A mãe do acusado, Angela Maria da Silva Azevedo, diz que sempre educou o filho a respeitar as mulheres. “Sempre falei que, se você está em um relacionamento que não dá certo, você separa, cada um para o seu lado, porque é o certo. Mas se foi ele realmente, que ele pague o que ele fez. Se a Justiça provar que foi ele, que se faça justiça”, diz a mãe, que não falou com o filho desde o crime.
Ciclo de violência
Segundo delegados e promotores ouvidos pelo G1, o crime de feminicídio costuma ser o fim de um longo ciclo de violência sofrido pela mulher.
De acordo com Janderson Lube, a maior parte dos casos é marcada por uma progressão de violência doméstica. “A mulher é vítima de agressões inicialmente e, depois, essas agressões viram um homicídio propriamente dito”, afirma.
Em muitas vezes, o crime é precedido por denúncias feitas pela vítima ou mesmo de medidas protetivas contra os antigos companheiros. Em outras situações, porém, o medo, a vergonha ou mesmo o amor impedem a mulher de denunciar seu agressor.
“A mulher resolve não denunciar por estar ligada intimamente ao agressor ou por ter uma dependência econômica e afetiva quanto aos filhos, ou mesmo por achar que pode modificá-lo. Então há todo um ciclo de violência contra a mulher que é diferente da violência comum, da violência em um roubo, em outro tipo de delito que não envolve uma relação íntima de afeto”, diz Ronaldo Costa Braga, promotor do Paraná.
Foi o caso de Josete do Rocio Ferreira, de 54 anos, que morou 13 anos com o homem denunciado pelo seu assassinato na cidade de Campo Largo, na Região Metropolitana de Curitiba. Segundo a delegada Tatiana Guzela, Josete ficou no chão da sua casa durante três dias antes de ser socorrida, até ser encontrada pela irmã. Ela morreu no hospital.

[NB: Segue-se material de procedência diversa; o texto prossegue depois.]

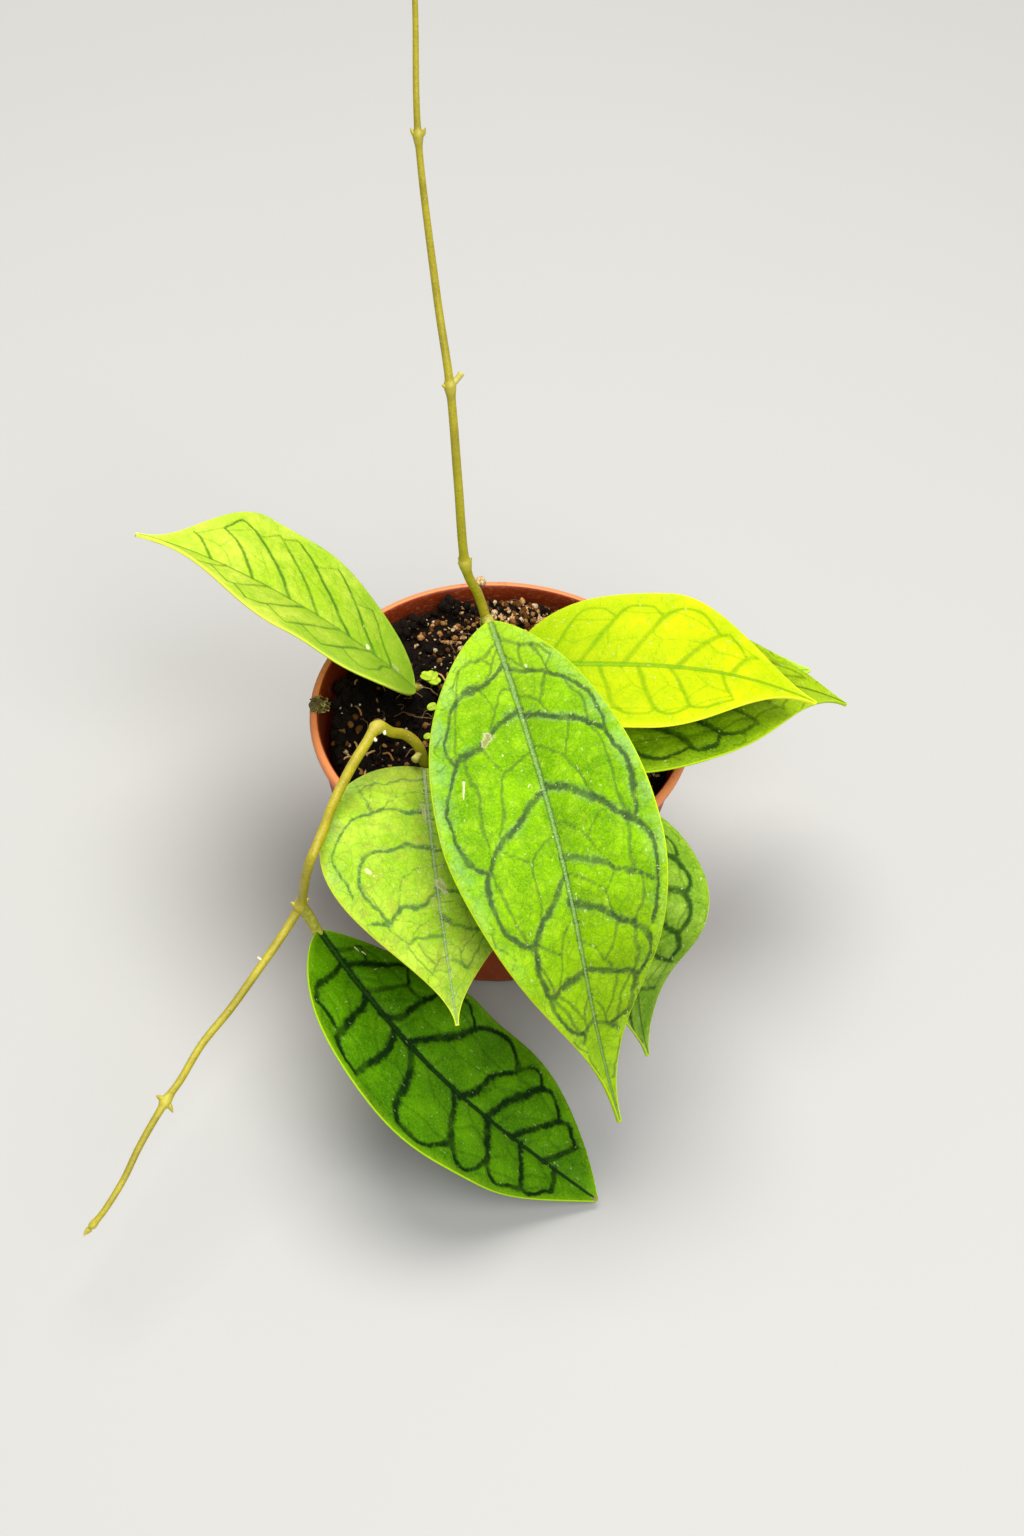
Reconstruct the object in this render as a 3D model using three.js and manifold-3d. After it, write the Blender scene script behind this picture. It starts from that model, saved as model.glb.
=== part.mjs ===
// A young wax vine, Hoya callistophylla, in a round plastic grower pot.
// Millimetres, +Z up. The origin is the centre of the pot's foot, and -Y is the front.
import * as THREE from "three";
import { mergeVertices } from "three/addons/utils/BufferGeometryUtils.js";
import Module from "manifold-3d";

const wasm = await Module();
wasm.setup();
const { Manifold, Mesh } = wasm;

const TURN = 2 * Math.PI;
const UP = new THREE.Vector3(0, 0, 1);
const GAP = 0.3; // clearance between pieces that touch on the real plant

// Pot
const RIM_RADIUS = 52.5;
const FOOT_RADIUS = 39.4;
const POT_HEIGHT = 70;
const WALL = 1.2;
const FLOOR = 1.6;
const LIP_HEIGHT = 3.2;
const LIP_DEPTH = 2.5; // how far the rolled lip stands across, outside and inside
const DRAIN_HOLES = 8;
const DRAIN_RADIUS = 3;
const DRAIN_CIRCLE = 29;

// Soil
const SOIL_LEVEL = 62;
const SOIL_RINGS = 13;
const SOIL_SIDES = 60;
const HEAP = { at: [10, 40], height: 3.6, reach: 27 };
const HOLLOW = { at: [-28, -26], height: -2.5, reach: 18 };
const BANK = { height: 2.8, start: 36, rise: 10, towards: (140 / 360) * TURN }; // at the wall
const SHRINK = { depth: 2.2, towards: (215 / 360) * TURN }; // soil drawn back from the wall
const CRUMBS = 150;
const CRUMB_RADIUS = [1.8, 3.6];
const SEED = 7;

// Leaf blades: a grid of quads on a midrib, with the same diagonals on both faces
const BLADE = 0.9;
const KEEL = 0.8; // how far the midrib stands out underneath
const LEAF_ROWS = 20;
const LEAF_COLUMNS = 4; // on each side of the midrib
const BLUNT = 0.5; // half width left at the base and the tip

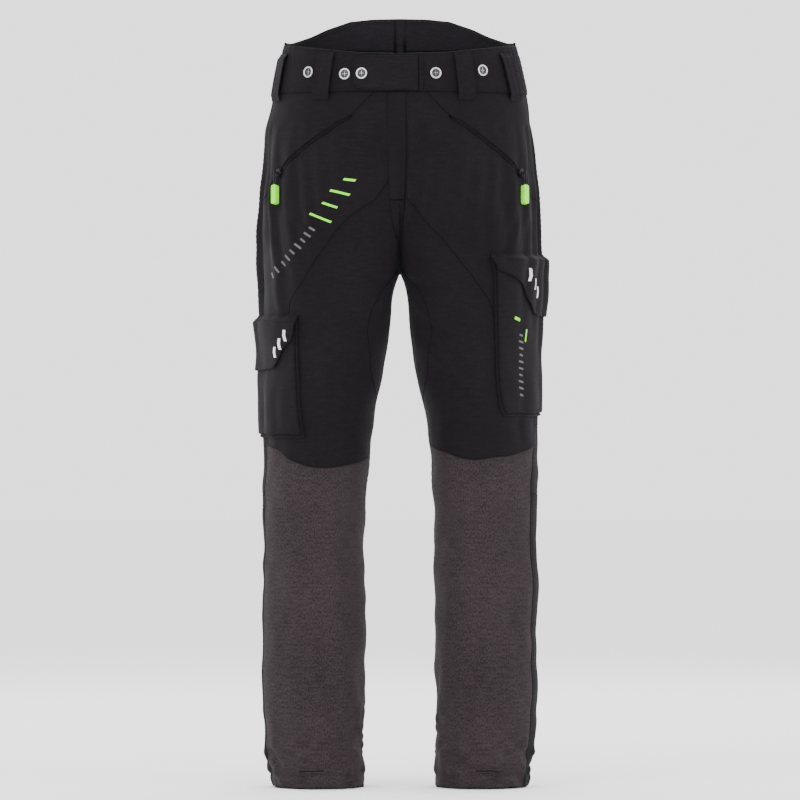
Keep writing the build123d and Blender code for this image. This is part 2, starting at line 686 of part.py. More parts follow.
def cargo_pockets():
    """Bellows pouches with their flaps."""
    made, loop_tapes = [], []
    for side, sign in SIDES.items():
        spec = CARGO[side]
        top, foot, front = spec["top"], spec["foot"], spec["front"]
        inset = tuple((x + POUCH_WALL, height) for x, height in front)
        roof = top + LEDGE_HIGH
        outline = closed(((REACH, roof),), front, ((REACH, foot),))
        room = closed(((REACH, roof),), inset, ((REACH, foot),))
        whole = prism(sign, outline, CARGO_BACK)
        above_floor = slab((-REACH, REACH), (foot + POUCH_WALL, top), (-REACH, CARGO_BACK - POUCH_WALL))
        hollow = piece("hollow", layer(sign, POUCH_ROOM), (prism(sign, room, CARGO_BACK), above_floor))
        mouth = slab((-REACH, REACH), (top - POUCH_MOUTH, top), EVERYWHERE_Y)
        open_front = piece("open", layer(sign, (LEDGE[0] - 1, LEDGE[1])), (mouth,))
        ledge = piece("ledge", layer(sign, LEDGE), (whole, slab((-REACH, REACH), (top, roof), EVERYWHERE_Y)))
        walls = piece("walls", layer(sign, POUCH), (whole,), (hollow, open_front))
        made.append(gathered(f"cargo_pouch_{side}", [walls, ledge]))

        edge = spec["flap"]
        flap_top = top - FLAP_EASE
        shape = closed(((REACH, flap_top),), ((edge[0][0] - FLAP_EASE, flap_top),), edge)
        made.append(piece(f"cargo_flap_{side}", layer(sign, FLAP), (prism(sign, shape, FLAP_BACK),)))
        bars = []
        for x, height in spec["bars"]:
            with BuildPart() as bar:
                with BuildSketch(Plane.XZ):
                    with Locations(Location((sign * x, level(height)), -sign * BAR_LEAN)):
                        Rectangle(*BAR_SIZE)
                extrude(amount=REACH)
            bars.append(piece("bar", layer(sign, REFLECTOR), (bar.part,)))
        made.append(gathered(f"flap_reflector_{side}", bars))
        outer_side = sorted((sign * OUTER_HALF, sign * REACH))
        zone = slab(outer_side, (top - HOOK_DROP[1], top - HOOK_DROP[0]), HOOK_Y)
        made.append(piece(f"flap_hook_tape_{side}", layer(sign, HOOK_TAPE), (zone,)))
        loop_tapes.append(piece("loop", layer(sign, LOOP_TAPE), (zone,)))
    made.append(gathered("pouch_loop_tapes", loop_tapes))
    return made


def zips():
    """Tapes and coils of the hand pockets, and their sliders."""
    ends = {sign: zip_arc(sign)[4] for sign in SIDES.values()}
    tapes = gathered("hand_zip_tapes", [along_zip(sign, 0, end, TAPE_BARS) for sign, end in ends.items()])
    coils = gathered("hand_zip_coils", [along_zip(sign, 0, end, COIL_BARS) for sign, end in ends.items()])
    return [tapes, coils] + hand_zip("left") + hand_zip("right")


def main():
    """Builds every sub-part and writes one STEP for each."""
    os.makedirs("parts", exist_ok=True)
    for part in shell_panels() + inner_layers() + waist() + fly() + cargo_pockets() + zips():
        export_step(part, f"parts/{part.label}.step")


if __name__ == "__main__":
    main()
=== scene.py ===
"""Protective trousers: sewn cloth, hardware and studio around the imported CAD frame."""

import math

import bpy
import numpy as np
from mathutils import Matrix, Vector, geometry


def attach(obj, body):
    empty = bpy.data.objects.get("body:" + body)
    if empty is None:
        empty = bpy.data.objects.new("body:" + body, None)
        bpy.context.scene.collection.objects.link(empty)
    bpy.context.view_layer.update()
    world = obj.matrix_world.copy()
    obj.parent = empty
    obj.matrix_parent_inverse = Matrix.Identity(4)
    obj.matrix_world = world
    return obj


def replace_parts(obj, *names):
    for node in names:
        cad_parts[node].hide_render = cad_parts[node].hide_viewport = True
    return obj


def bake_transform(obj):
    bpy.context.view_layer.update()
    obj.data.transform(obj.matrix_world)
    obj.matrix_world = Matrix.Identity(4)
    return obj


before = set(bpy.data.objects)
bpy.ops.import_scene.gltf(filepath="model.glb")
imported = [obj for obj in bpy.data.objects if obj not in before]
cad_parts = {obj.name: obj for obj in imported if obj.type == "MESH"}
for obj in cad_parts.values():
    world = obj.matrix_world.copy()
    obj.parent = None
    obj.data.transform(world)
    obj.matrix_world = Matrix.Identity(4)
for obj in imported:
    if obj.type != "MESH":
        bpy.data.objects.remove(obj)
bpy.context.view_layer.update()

# ---------------------------------------------------------------- the form, in millimetres
BELT_LINE = 1030.0
# height above the hem, centre x, centre y, half width, half depth of one side's elliptical section
STATIONS = np.array([
    (-20, 118, 8, 65.5, 69), (0, 119, 8, 67, 70), (60, 122, 8, 72, 74), (150, 122, 7, 73.5, 77),
    (240, 122, 6, 75.5, 80), (335, 121, 4, 74, 82.5), (430, 118, 2, 75, 86), (530, 113, 3, 81, 97),
    (640, 102, 6, 91, 114), (745, 100, 8, 100, 129), (800, 88, 9, 116, 137), (860, 52, 10, 151, 140),
    (930, 0, 9, 193, 130.5), (1000, 0, 4, 184, 123), (1056, 0, 1, 172, 115), (1125, 0, 2, 156, 108),
], float)
CROTCH = 745.0
SIGN = {"left": 1, "right": -1}
KNEE = (560.0, 350.0)  # heights that bound the knee: cloth wholly above the first rides on the trousers, wholly below the second on the lower leg
rng = np.random.default_rng(7)


def table_of_sections():
    heights = np.arange(-20.0, 1125.5, 1.0)
    s = STATIONS
    i = np.clip(np.searchsorted(s[:, 0], heights, side="right") - 1, 0, len(s) - 2)
    span = (s[i + 1, 0] - s[i, 0])[:, None]
    t = (heights - s[i, 0])[:, None] / span
    before, after = s[np.maximum(i - 1, 0)], s[np.minimum(i + 2, len(s) - 1)]
    low, high = s[i], s[i + 1]
    slope_low = (high - before) / (high[:, :1] - before[:, :1]) * span
    slope_high = (after - low) / (after[:, :1] - low[:, :1]) * span
    v = ((2 * t**3 - 3 * t**2 + 1) * low + (t**3 - 2 * t**2 + t) * slope_low
         + (3 * t**2 - 2 * t**3) * high + (t**3 - t**2) * slope_high)
    return heights, v[:, 1:]


HEIGHTS, SECTIONS = table_of_sections()


def section(h):
    return [np.interp(h, HEIGHTS, SECTIONS[:, k]) for k in range(4)]


def phi_end(h):
    """The angle from the outer side at which a side meets the centre line, or comes round the leg."""
    cx, _, a, _ = section(h)
    return np.where(h <= CROTCH, math.pi, np.arccos(np.clip(-cx / a, -1, 1)))


def phi_front(x, h):
    """The angle of a point of the front, from its distance from the centre line."""
    cx, _, a, _ = section(h)
    return -np.arccos(np.clip((x - cx) / a, -1, 1))


def phi_at_y(y, h):
    _, cy, _, b = section(h)
    return np.arcsin(np.clip((y - cy) / b, -1, 1))


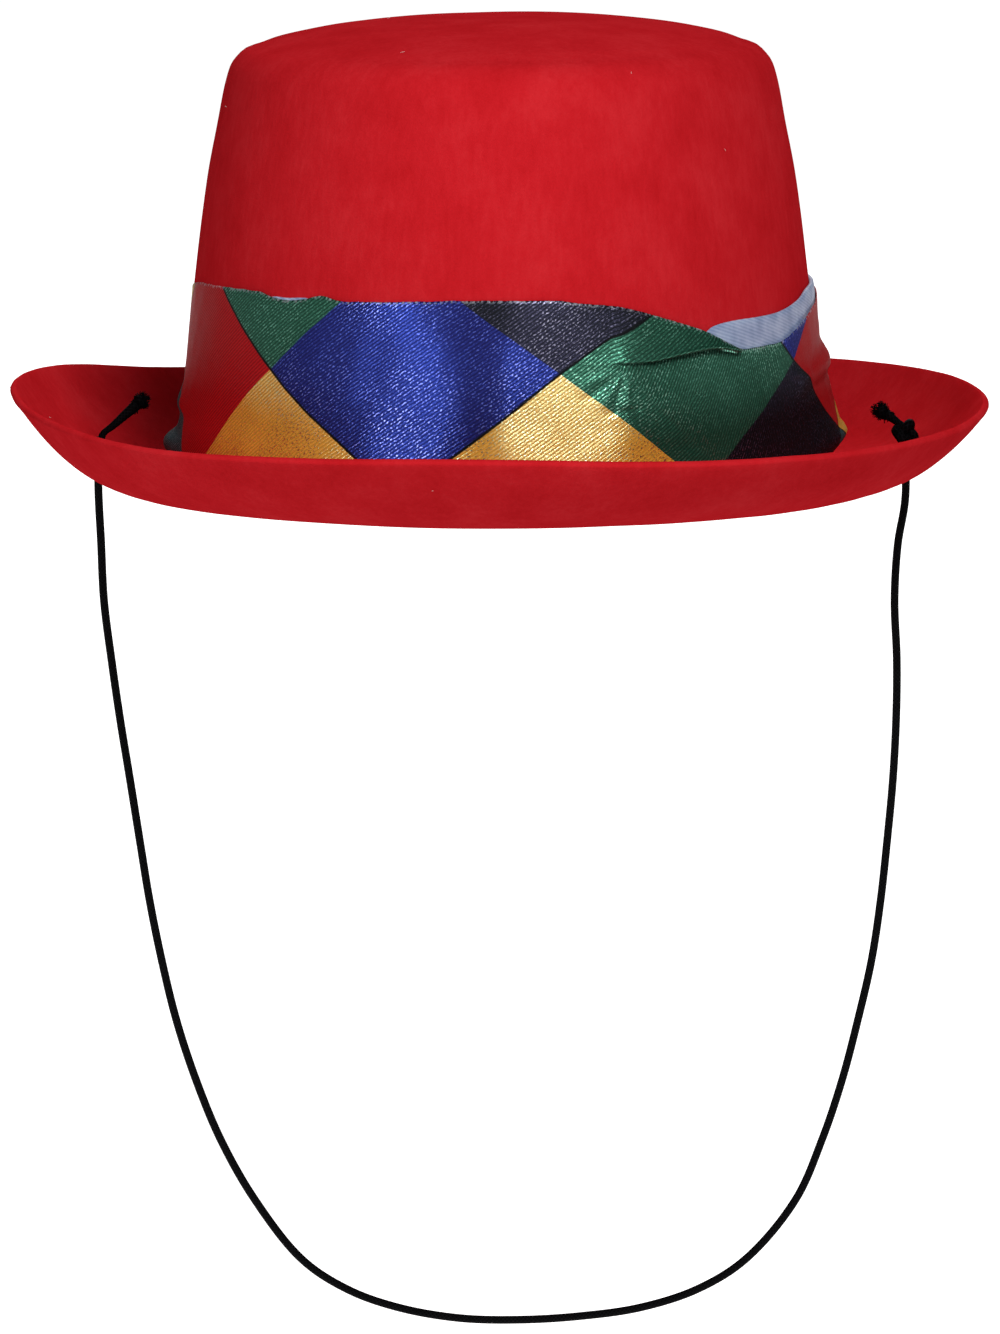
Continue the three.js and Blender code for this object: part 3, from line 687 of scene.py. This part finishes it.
def stand_off(degrees, up):
    """How far the band's outer face stands off the felt, without its creases."""
    tables = np.stack([round_the_hat(STAND_OFF, k + 1, degrees) for k in range(len(LEVELS))], axis=1)
    i = np.clip(np.searchsorted(LEVELS, up, side="right") - 1, 0, len(LEVELS) - 2)
    low, high = np.array(LEVELS)[i], np.array(LEVELS)[i + 1]
    slopes = np.gradient(tables, LEVELS, axis=1)
    rows = np.arange(len(tables))[:, None]
    ends = [tables[rows, i], tables[rows, i + 1], slopes[rows, i], slopes[rows, i + 1]]
    return cubic(*ends, high - low, (up - low) / (high - low))


def creases(degrees, height):
    """What the small creases add to the stand-off."""
    across = arc(degrees)[:, None] + 0 * height
    total = np.zeros_like(height)
    for from_at, from_up, to_at, to_up, below, above, lift in CREASES:
        start = np.array([arc(from_at), from_up])
        way = np.array([arc(to_at), to_up]) - start
        way_length = np.linalg.norm(way)
        gap_x, gap_y = across - start[0], height - start[1]
        share = (gap_x * way[0] + gap_y * way[1]) / way_length ** 2
        off = (gap_y * way[0] - gap_x * way[1]) / way_length
        width = np.where(off > 0, above, below)
        ends = np.clip(np.minimum(share + 0.15, 1.15 - share) / 0.3, 0, 1)
        total += lift * np.exp(-(off / width) ** 2) * ends * ends * (3 - 2 * ends)
    return total


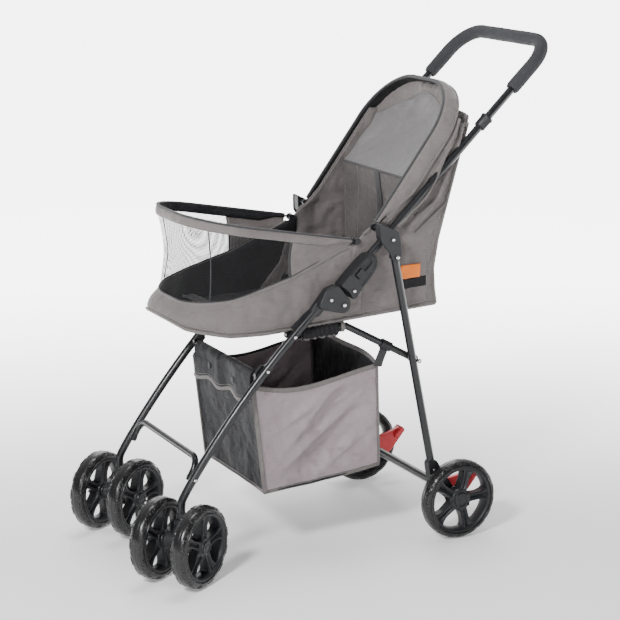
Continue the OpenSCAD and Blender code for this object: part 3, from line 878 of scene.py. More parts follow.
backs = []
for side, sign in SIDES:
    P = side_panel(sign)
    o = grid("side_panel_" + side, P, "taupe", None, 0.0016)
    backs.append(o)
    lin = grid("side_lining_" + side, P - np.array([sign * 0.0022, 0, 0]), "taupe", None, 0.0009)
    backs.append(lin)
    if sign > 0:
        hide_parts("cabin_back")
    nrm = np.array([sign, 0.0, 0.0])
    # rear corner piping and the sewn fold line in front of it
    edge = np.array([(sign * (HALF + 0.0015), y_rear(z) + 0.0005, z)
                     for z in np.linspace(0.4525, 0.79, 60)])
    backs.append(tape("corner_piping_" + side, edge, [sign, 1, 0], 0.0055, 0.0045, "tape_t"))
    line = P[2:56, 37] + nrm * 0.0012
    backs.append(tape("panel_seam_" + side, line, nrm, 0.0042, 0.0022, "tape_t"))
    backs.append(stitches("panel_stitching_" + side, P[2:56, 36] + nrm * 0.0010, nrm, "thread_t", None))
    low_e = P[0, 4:, :] + nrm * 0.0012 + np.array([0, 0, 0.0035])
    backs.append(stitches("low_stitching_" + side, low_e, nrm, "thread_t", None))
    # front edge along the hoop line
    fore = P[27:, 0] + nrm * 0.0010
    backs.append(tape("fore_binding_" + side, fore, nrm, 0.006, 0.0030, "tape_t"))
    # two small eyelets
    for k, (y, z) in enumerate(((0.224, 0.719), (0.150, 0.635))):
        i, j = (int(round(q)) for q in cell(y, z))
        c = P[min(i, BACK_ROWS), max(0, min(j, BACK_COLS))] + nrm * 0.0012
        backs.append(lathe("eyelet_%s_%d" % (side, k), c, nrm,
                           [(0.0, 0.0022), (0.0012, 0.0024), (0.0016, 0.0034), (0.0012, 0.0046),
                            (0.0, 0.0050)],
                           "cap", None, 24))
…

“Tinha um histórico imenso de violência nos últimos anos, e ela [Josete], por ser muito apaixonada pelo homem, nunca se preocupou com a sua vida. Segundo o depoimento dos familiares, ela dizia que, se tivesse que morrer nas mãos dele, assim ela queria que fosse”, diz a delegada Tatiana Guzela.
Segundo Costa Braga, a esperança é que a divulgação da Lei do Feminicídio e de dados de violência contra a mulher aumente a consciência coletiva sobre a importância em denunciar os agressores.
“Nós estamos presenciando movimentos no sentido de empoderar a mulher nesse tipo de situação. Eu acho que tem o poder de mudar a sociedade – e eu espero que consiga. Os números ainda são muito altos, mas eu acho que a sociedade está se transformando, sim”, diz.